In dealing with individuals within the government (e.g., officers or employees of a government agency), government lawyers must comply with DR 5-109, which generally governs the representation of an entity. When the agency constituents are unrepresented and the government lawyer does not propose to represent them, the lawyer must clarify his or her role as set forth in this opinion. In that event, the government lawyer will be limited in the extent to which he or she may provide advice to the individual. When the lawyer learns of wrongdoing by an unrepresented constituent of the agency, the lawyer must take steps to prevent or rectify the wrongdoing as required by DR 5-109(C) as well as in accordance with legal obligations.

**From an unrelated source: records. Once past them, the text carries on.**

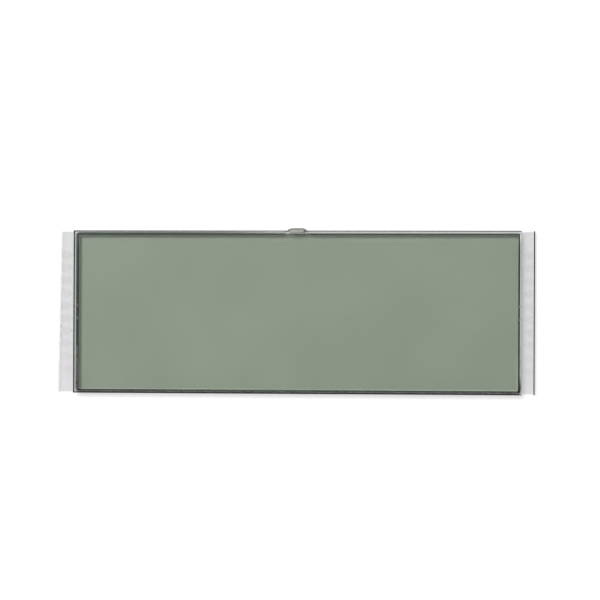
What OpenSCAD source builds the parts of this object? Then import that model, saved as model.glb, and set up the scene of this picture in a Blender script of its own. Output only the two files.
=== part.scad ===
// Reflective segment display cell: two glass plates sealed round a film of liquid crystal,
// with a polariser on each outer face and a reflector under the rear one.
// It lies on its reflector. X runs along the length, between the two contact ledges,
// Y towards the edge with the fill port, and Z out of the face that is looked at.
// All lengths are in millimetres. Films that are really under a micrometre thick
// (electrodes and alignment layers) are drawn a micrometre thick.

/* [Glass plates] */
// Length of the front plate
front_glass_length = 89.7; // [70:0.1:120]
// Width of both plates, from the fill port edge to the plain edge
glass_width = 32.5; // [31:0.1:60]
// Depth of the left contact ledge, where the rear plate runs past the front one
left_ledge = 3.1; // [2.4:0.05:5]
// Depth of the right contact ledge
right_ledge = 2.5; // [2.4:0.05:5]
// Thickness of the rear plate
rear_glass_t = 1.1; // [0.4:0.05:2]
// Thickness of the front plate
front_glass_t = 1.1; // [0.4:0.05:2]
// How far both plates are cut off the middle of the printed pattern, along X and Y
cut_shift = [-0.1, 0.06]; // [-0.15:0.01:0.15]
// How far the left end of the rear plate is cut out of square, in degrees
left_skew = -1.1; // [-1.5:0.05:1.5]
// Chamfer on the outer edges of both plates
arris = 0.2; // [0.05:0.01:0.25]
// Chamfer on the edges where the plates face each other
seam_arris = 0.04; // [0.03:0.01:0.05]

/* [Edge chips] */
// Places of the three chips along the left end of the rear plate
chip_places = [0.96, -2.84, -4.64]; // [-12:0.02:12]
// Lengths of the chips along the edge
chip_lengths = [1.1, 1.4, 1.7]; // [0.5:0.1:3]
// How far each chip bites into the plate
chip_depths = [0.14, 0.2, 0.17]; // [0.05:0.01:0.3]

/* [Films on the outside] */
// Margin of bare glass round both polarisers
polariser_inset = 0.49; // [0.4:0.01:2]
// Corner radius of the cut films
film_corner_r = 0.3; // [0.1:0.1:2]
// Thickness of the front polariser
front_polariser_t = 0.18; // [0.1:0.01:0.3]
// Thickness of the adhesive under the front polariser
front_adhesive_t = 0.025; // [0.015:0.005:0.05]
// Thickness of the rear polariser
rear_polariser_t = 0.18; // [0.1:0.01:0.3]
// Thickness of the adhesive above the rear polariser
rear_adhesive_t = 0.025; // [0.015:0.005:0.05]
// Thickness of the reflector film
reflector_t = 0.05; // [0.03:0.01:0.2]
// Thickness of the adhesive between reflector and rear polariser
reflector_adhesive_t = 0.02; // [0.01:0.005:0.05]

/* [Cell] */
// Distance between the inner faces of the plates
cell_gap = 0.01; // [0.008:0.001:0.02]
// Drawn thickness of the electrode film
electrode_t = 0.001; // [0.0005:0.0005:0.0015]
// Drawn thickness of the alignment layers, measured over the electrodes
alignment_t = 0.001; // [0.0005:0.0005:0.0015]
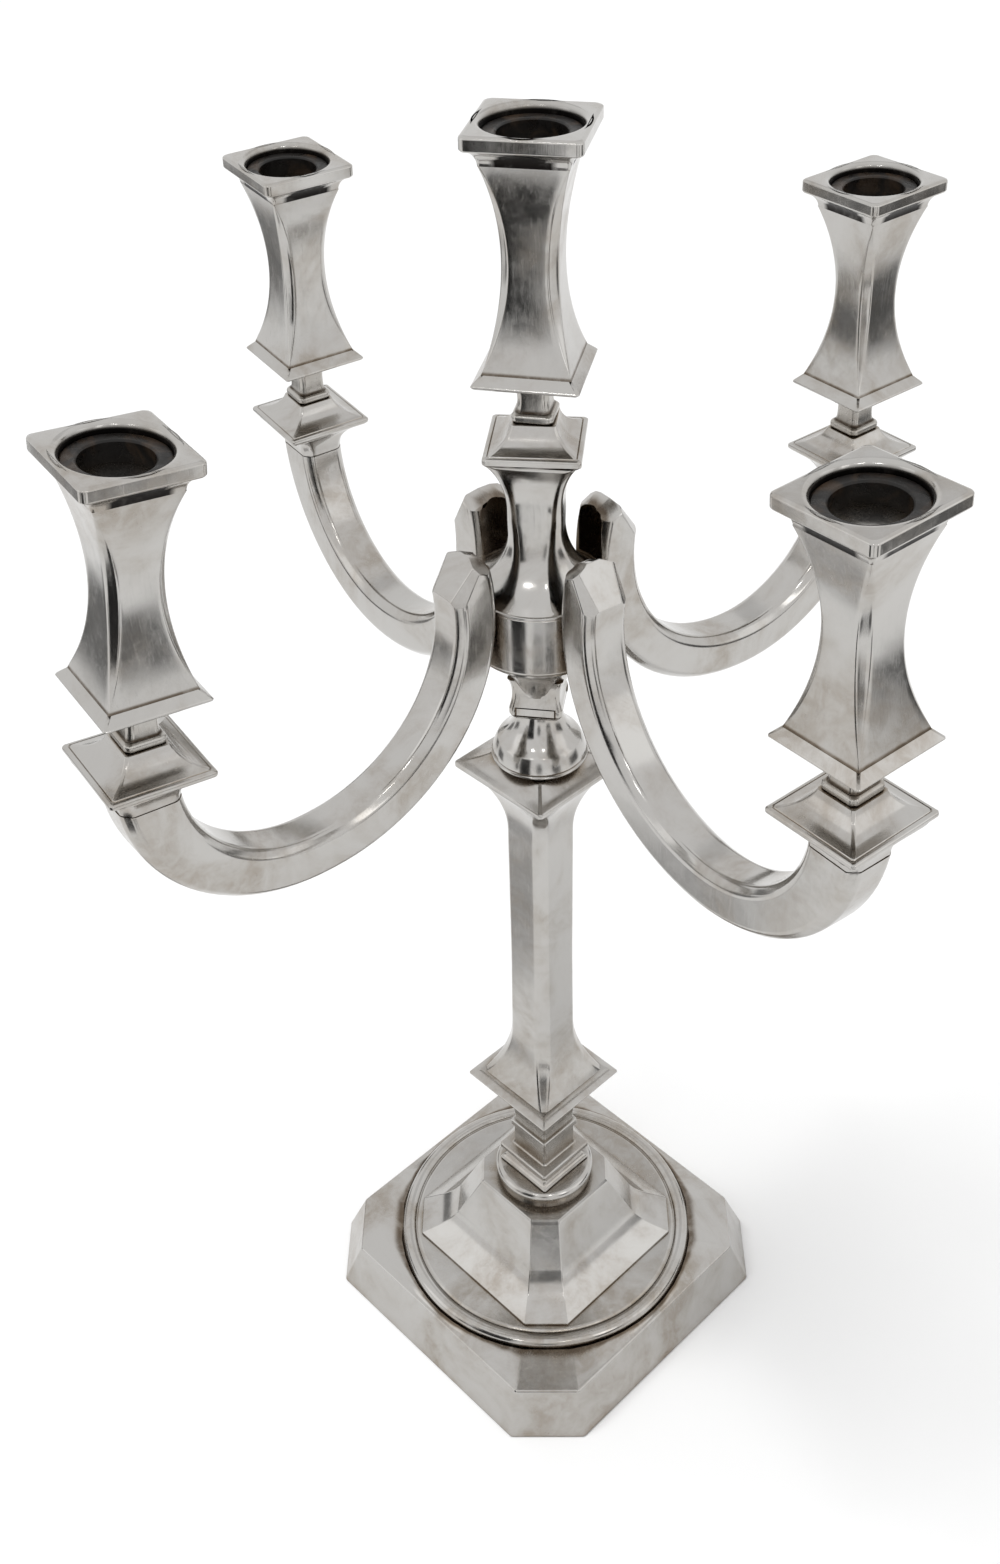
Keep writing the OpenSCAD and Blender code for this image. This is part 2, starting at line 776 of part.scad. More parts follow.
module socket_lip() color(silver) {
    cove_r = 4.2;
    round_r = 0.8;
    difference() {
        square_turned() difference() {
            outline([[body_top_half, body_top_z], [lip_half - 0.35, lip_low_z],
                [lip_half, lip_low_z + 0.5], [lip_half, lip_top_z - 0.5], [lip_half - 0.5, lip_top_z]]);
            for (s = [-1, 1]) translate([s * (body_top_half + cove_r + 0.6), body_top_z + 0.2]) circle(cove_r);
        }
        translate([0, 0, ledge_z]) cylinder(r = mouth_r, h = 10);
        translate([0, 0, lip_top_z - round_r]) cylinder(r1 = mouth_r, r2 = mouth_r + round_r, h = round_r + eps);
        translate([0, 0, body_top_z - 1]) cylinder(r = candle_r + cup_wall, h = 20);
    }
}

module socket_base() color(silver) {
    square_turned() outline([[7.4, 0], [15.3, 0], [15.96, base_edge_z - 0.2], [15.96, base_edge_z + 0.3],
        [body_low_half, base_top_z]]);
}

module socket_cup() color(dark) {
    straight_z = ledge_z - candle_depth;
    low_r = candle_r + cup_wall - 2.6;
    difference() {
        union() {
            translate([0, 0, straight_z]) cylinder(r = candle_r + cup_wall, h = candle_depth);
            translate([0, 0, straight_z - candle_depth])
                cylinder(r1 = low_r, r2 = candle_r + cup_wall, h = candle_depth);
            translate([0, 0, ledge_z]) cylinder(r = mouth_r, h = 0.8);
        }
        translate([0, 0, straight_z]) cylinder(r = candle_r, h = 20);
        translate([0, 0, straight_z - candle_depth + 1])
            cylinder(r1 = low_r - cup_wall, r2 = candle_r, h = candle_depth - 1);
    }
}

// moulded square neck with the screw that holds the socket down
module socket_neck(h, stud_l) color(silver) {
    low = 6.4;
    mid = 4.7;
    top = 7.2;
    bead_h = 2.8;
    four_sided() {
        neck_outline(h, bead_h, low, mid, top);
        neck_outline(h, bead_h, low * root2 - 1, mid * root2 - 0.9, top * root2 - 1.2);
    }
    translate([0, 0, -h - stud_l]) cylinder(r = stud_r, h = stud_l + 1);
}

// a bead, a hollow, and a spread under the base plate
module neck_outline(h, bead_h, low, mid, top) {
    difference() {
        outline([[low - 0.5, -h], [low, -h + 0.7], [low, bead_h - h - 0.6], [low - 0.6, bead_h - h],
            [mid + 0.4, bead_h - h], [mid + 0.2, -4.5], [top, -4.5], [top, 0]]);
        side_arcs(mid + 0.2, -4.5, 5);
    }
}

module body_front() at_arm(0) socket_body();
module body_left() at_arm(1) socket_body();
module body_right() at_arm(2) socket_body();
module body_back() at_arm(3) socket_body();
module body_centre() at_centre() socket_body();
module lip_front() at_arm(0) socket_lip();
module lip_left() at_arm(1) socket_lip();
module lip_right() at_arm(2) socket_lip();
module lip_back() at_arm(3) socket_lip();
module lip_centre() at_centre() socket_lip();
module base_front() at_arm(0) socket_base();
module base_left() at_arm(1) socket_base();
module base_right() at_arm(2) socket_base();
module base_back() at_arm(3) socket_base();
module base_centre() at_centre() socket_base();
module cup_front() at_arm(0) socket_cup();
module cup_left() at_arm(1) socket_cup();
module cup_right() at_arm(2) socket_cup();
module cup_back() at_arm(3) socket_cup();
module cup_centre() at_centre() socket_cup();
module neck_front() at_arm(0) socket_neck(arm_socket_z - arm_neck_z, arm_stud_l);
module neck_left() at_arm(1) socket_neck(arm_socket_z - arm_neck_z, arm_stud_l);
module neck_right() at_arm(2) socket_neck(arm_socket_z - arm_neck_z, arm_stud_l);
module neck_back() at_arm(3) socket_neck(arm_socket_z - arm_neck_z, arm_stud_l);
module neck_centre() at_centre() socket_neck(centre_socket_z - centre_neck_z, centre_stud_l);

foot_shell();
foot_disc();
foot_pyramid();
foot_ring();
foot_skirt();
neck_slab();
knop_neck();
knop_plate();
stem_column();
stem_cap();
stem_cup();
tie_rod();
rod_washer();
rod_nut();
branch_plug();
bell();
block();
drum();
hub_column();
centre_pan();
arm_front();
arm_left();
arm_right();
arm_back();
pan_front();
pan_left();
pan_right();
pan_back();
arm_screws();
body_front();
body_left();
body_right();
body_back();
body_centre();
lip_front();
lip_left();
lip_right();
lip_back();
lip_centre();
base_front();
base_left();
base_right();
base_back();
base_centre();
cup_front();
cup_left();
cup_right();
cup_back();
cup_centre();
neck_front();
neck_left();
neck_right();
neck_back();
neck_centre();
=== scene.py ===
import bpy
import bmesh
import math
from contextlib import contextmanager
from mathutils import Matrix, Vector


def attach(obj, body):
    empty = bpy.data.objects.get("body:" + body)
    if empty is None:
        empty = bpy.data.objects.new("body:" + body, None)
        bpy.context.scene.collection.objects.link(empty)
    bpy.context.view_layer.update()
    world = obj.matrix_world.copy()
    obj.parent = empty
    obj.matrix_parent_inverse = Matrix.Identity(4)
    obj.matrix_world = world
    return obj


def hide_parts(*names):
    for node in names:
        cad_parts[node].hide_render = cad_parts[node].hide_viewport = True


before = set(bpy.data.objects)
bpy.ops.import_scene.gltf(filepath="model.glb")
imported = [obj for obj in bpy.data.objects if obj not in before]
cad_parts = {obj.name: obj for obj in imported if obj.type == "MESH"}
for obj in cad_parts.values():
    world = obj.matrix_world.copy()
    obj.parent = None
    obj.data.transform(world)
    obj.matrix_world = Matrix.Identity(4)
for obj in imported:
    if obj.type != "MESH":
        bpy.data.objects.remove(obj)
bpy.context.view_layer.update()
print("frame loaded:", len(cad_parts), "nodes")

# pieces are sized in millimetres and degrees, the stage in metres; all meshes are made in metres
mm = 0.001
root2 = math.sqrt(2)
arms = ["front", "left", "right", "back"]
sharpAngle = 38  # faces that meet at more than this keep a sharp edge
barAngle = 30  # the same for hollow-sided bars, whose narrow facets meet at less
bevelAngle = 28  # edges sharper than this are rounded where pieces were joined or cut

# how the branch unit and its lights stand
unit = dict(turn=-8.6, reach=142.2, seamZ=356.5, socketZ=393, centreZ=440,
            quarter=dict(front=-90, left=180, right=0, back=90),
            adjust=dict(front=2.5, left=-0.2, right=-0.8, back=-0.1),
            shift=dict(front=2.5, left=1.6, right=0, back=-1.6),
            leanIn=dict(front=5.7, left=2.3, right=2.6, back=1.8),
            leanSide=dict(front=2.1, left=0.2, right=-2.7, back=1.1),
            socketTurn=dict(front=-9, left=-10.7, right=-7.5, back=-8.6, centre=33.3))
blockTurn = 45 + unit["turn"]


def armTurn(where):
    return unit["quarter"][where] + unit["turn"] + unit["adjust"][where]


# ring and outline helpers

def cornerReach(half, cut):
    # middle of a cut corner, measured from the axis
    return root2 * half - cut / root2


def cutSquareRing(half, cut, z, fillet=0.5, faceSteps=3, arcSteps=3):
    # one level of a square bar with cut, rounded corners
    cut = max(cut, 0.35)
    flat = half - cut
    turn = math.pi / 8
    reach = min(fillet * math.tan(turn), cut * root2 * 0.45, flat * 0.9)
    radius = reach / math.tan(turn)
    ring = []
    for q in range(4):
        side = []
        for k, cy in enumerate((-flat, flat)):
            centre = (half - radius, cy + (reach if k == 0 else -reach))
            start = -45 if k == 0 else 0
            for s in range(arcSteps + 1):
                a = math.radians(start + 45 * s / arcSteps)
                side.append((centre[0] + radius * math.cos(a), centre[1] + radius * math.sin(a)))
            if k == 0:
                low, high = math.atan2(reach - flat, half), math.atan2(flat - reach, half)
                for s in range(1, faceSteps + 1):
                    side.append((half, half * math.tan(low + (high - low) * s / (faceSteps + 1))))
        c, n = [(1, 0), (0, 1), (-1, 0), (0, -1)][q]
        ring += [(x * c - y * n, x * n + y * c, z) for x, y in side]
    return ring


def softMin(a, b, soft):
    h = max(soft - abs(a - b), 0) / soft
    return min(a, b) - h ** 3 * soft / 6


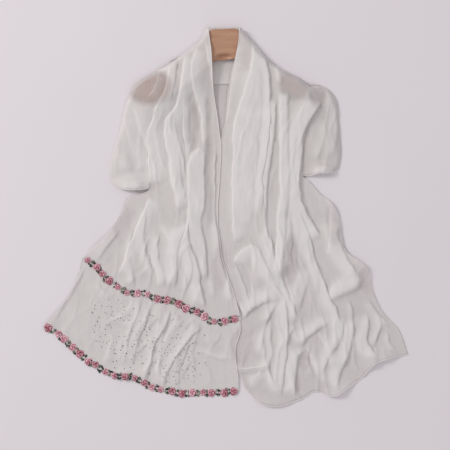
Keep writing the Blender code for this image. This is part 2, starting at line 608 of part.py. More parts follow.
def scarf_pieces():
    """Each stretch's points and faces, by the name of its node."""
    front_left, rows_left, shares = left_front()
    front_right, rows_right, _ = right_front()
    grids = {
        "left_front": front_left,
        "right_front": front_right,
        "left_cap": cap_grid(front_left, rows_left, LEFT_CAP_JOINS, LEFT_CAP_EDGE, LEFT_CAP_HEM),
        "right_cap": cap_grid(front_right, rows_right, RIGHT_CAP_JOINS, RIGHT_CAP_EDGE, RIGHT_CAP_HEM),
        "left_end": end_grid(shares),
    }
    pieces = {}
    for name, grid in grids.items():
        x, drop = grid[..., 0], grid[..., 1]
        pieces[name] = closed_wall(x, drop, *cloth_heights(x, drop))
    pieces["upper_rose_trim"] = band(UPPER_TRIM, shares, UPPER_ROSES)
    pieces["lower_rose_trim"] = band(LOWER_TRIM, shares, LOWER_ROSES)
    pieces["back_stretch"] = closed_wall(*back_grid())
    pieces["hanger"] = hanger_shape()
    return pieces


CHIFFON = (0.80, 0.78, 0.77)
ROSE_PINK = (0.62, 0.20, 0.25)
WOOD = (0.46, 0.24, 0.14)
FINISHES = {
    "hanger": (WOOD, 0.45),
    "upper_rose_trim": (ROSE_PINK, 0.8),
    "lower_rose_trim": (ROSE_PINK, 0.8),
}


def main():
    for old in list(bpy.data.objects):
        bpy.data.objects.remove(old)
    pieces = scarf_pieces()
    every = np.vstack([points for points, _ in pieces.values()])
    middle = (every.min(axis=0) + every.max(axis=0)) / 2
    middle[2] = 0
    for name, (points, faces) in pieces.items():
        add_object(name, points - middle, faces, *FINISHES.get(name, (CHIFFON, 0.85)))


main()
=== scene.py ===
"""A sheer white embroidered chiffon hijab, laid flat round a wooden coat hanger.

Every stretch of cloth is a grid of points. Its plan comes from short tables of sections, and its
height is what it rests on plus bell-shaped folds along given routes. Sizes in the tables are
in millimetres: x runs right from the middle line, and drop runs down from the top of the neck.
"""

import math
from collections import namedtuple

import bpy
import numpy as np
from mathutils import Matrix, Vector


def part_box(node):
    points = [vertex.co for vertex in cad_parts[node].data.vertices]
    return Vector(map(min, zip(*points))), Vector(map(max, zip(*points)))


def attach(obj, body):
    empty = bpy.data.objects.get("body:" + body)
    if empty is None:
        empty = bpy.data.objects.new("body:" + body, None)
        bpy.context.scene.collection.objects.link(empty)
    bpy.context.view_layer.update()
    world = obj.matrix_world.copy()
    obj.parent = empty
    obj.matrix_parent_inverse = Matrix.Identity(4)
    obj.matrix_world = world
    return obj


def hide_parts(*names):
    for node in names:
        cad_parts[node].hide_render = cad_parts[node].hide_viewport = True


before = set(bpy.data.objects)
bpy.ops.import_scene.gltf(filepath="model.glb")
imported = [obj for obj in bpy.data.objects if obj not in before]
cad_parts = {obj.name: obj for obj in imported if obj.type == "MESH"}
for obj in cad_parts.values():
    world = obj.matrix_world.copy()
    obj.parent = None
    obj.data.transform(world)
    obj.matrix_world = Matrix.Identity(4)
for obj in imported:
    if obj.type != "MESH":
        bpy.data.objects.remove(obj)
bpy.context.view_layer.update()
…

When the government lawyer proposes to represent the constituent, a threshold question is whether the constituent will be represented in his or her official or personal capacity. If the constituent would be represented personally, the lawyer must first determine whether the representation is permissible under the conflict of interest rule, DR 5-105, and must comply with the rule’s procedural requirements in light of the framework provided in this opinion.